После такой интермедии, глава королевской комиссии, с надлежащей торжественностью, отдал Хмельницкому «королевские листы» и «комиссарский креденс (верящую грамоту), которые были тотчас прочтены, потом отдал украшенную бирюзой булаву (bulawe turkusowa), а племянник его — красное знамя с белым орлом и с надписью Iohanes Casimirus Rex Poloniae.
То и другое принял Хмельницкий без особенного удовольствия (z jaka taka checia). Нам вспоминаются при этом слова самовидца в подобном случае: «подарок оного в смех принял, яко тот человек, который и своего много имеет». Булава Николя Потоцкого и булава Доминика Заславского затмевали в глазах казацкого батька туркусовую булаву нищего короля и ценностью, и значением своим. Он поблагодарил «казацки», как выразился дневник Мясковского, и пригласил комиссаров к себе (do swojej gospody).
Перед обедом Кисель произнес к нему речь в изысканных выражениях (gladkiemi i wybornemi slowy): говорил о великих сегодняшних подарках, указал ему на амнистию прошлых дел и преступлений его, потом на свободу стародавней греческой религии, на увеличение реестрового войска, на восстановление старинных прав и свобод запорожских, и наконец — что казалось ему всего важнее — что регимент вверен ему, а не кому-либо другому.

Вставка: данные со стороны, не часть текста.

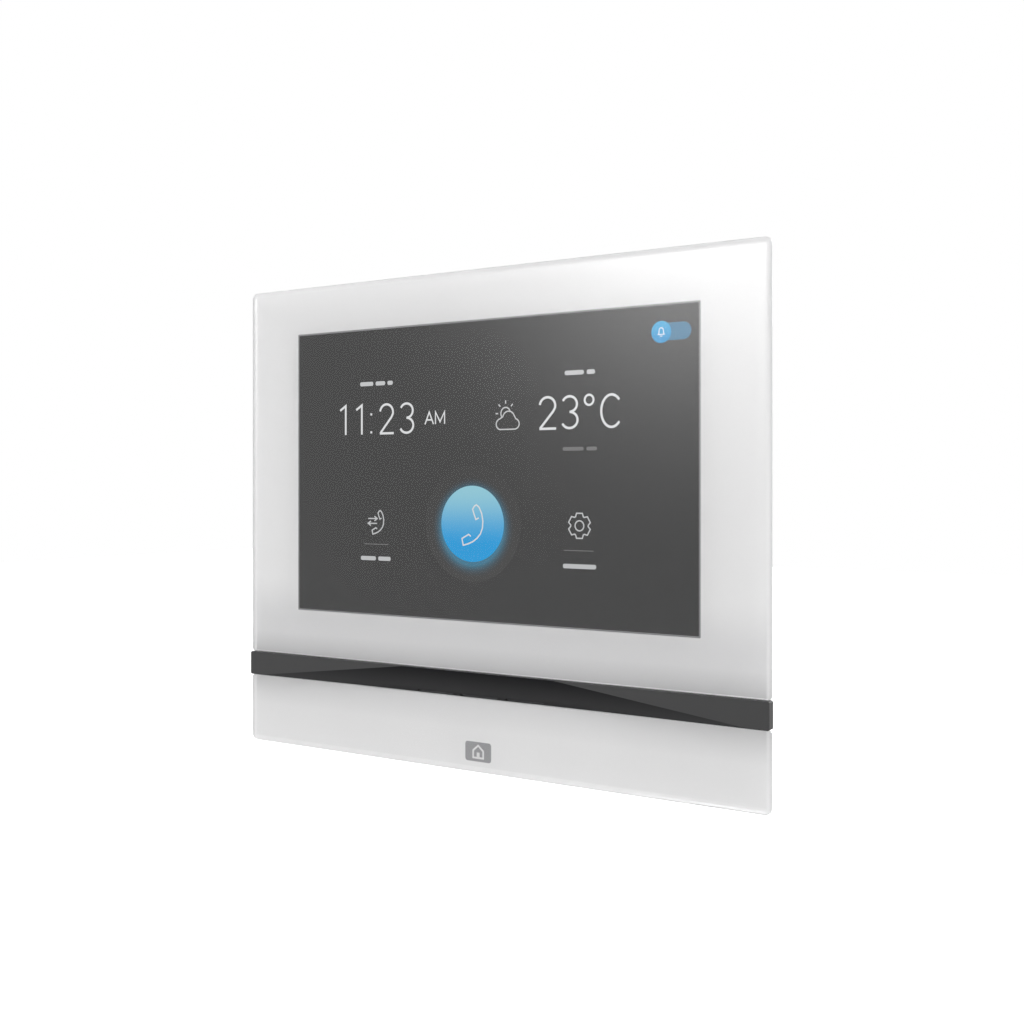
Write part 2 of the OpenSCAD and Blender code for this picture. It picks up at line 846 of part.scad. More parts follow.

В ином положении дел все это было бы и величаво, и внушутельно. Но Кисель изображал в своем лице побежденного короля с его шляхетским народом, готовым, по мнению победителя, превратиться в жидов. Поэтому казацкому батьку должно было показаться и смешным, и обидным заключение красноречивой орации, именно следующее: подобает и ему, Хмельницкому, явить себя благодарным за столь великую королевскую милость; он должен, как верный подданный и слуга его королевской милости, положить конец этому замешательству и кровопролитию, предотвратить разлив крови, не принимать под протекцию простого хлопства, велеть, чтоб оно повиновалось панам своим, и приступить к трактатам с господами комиссарами.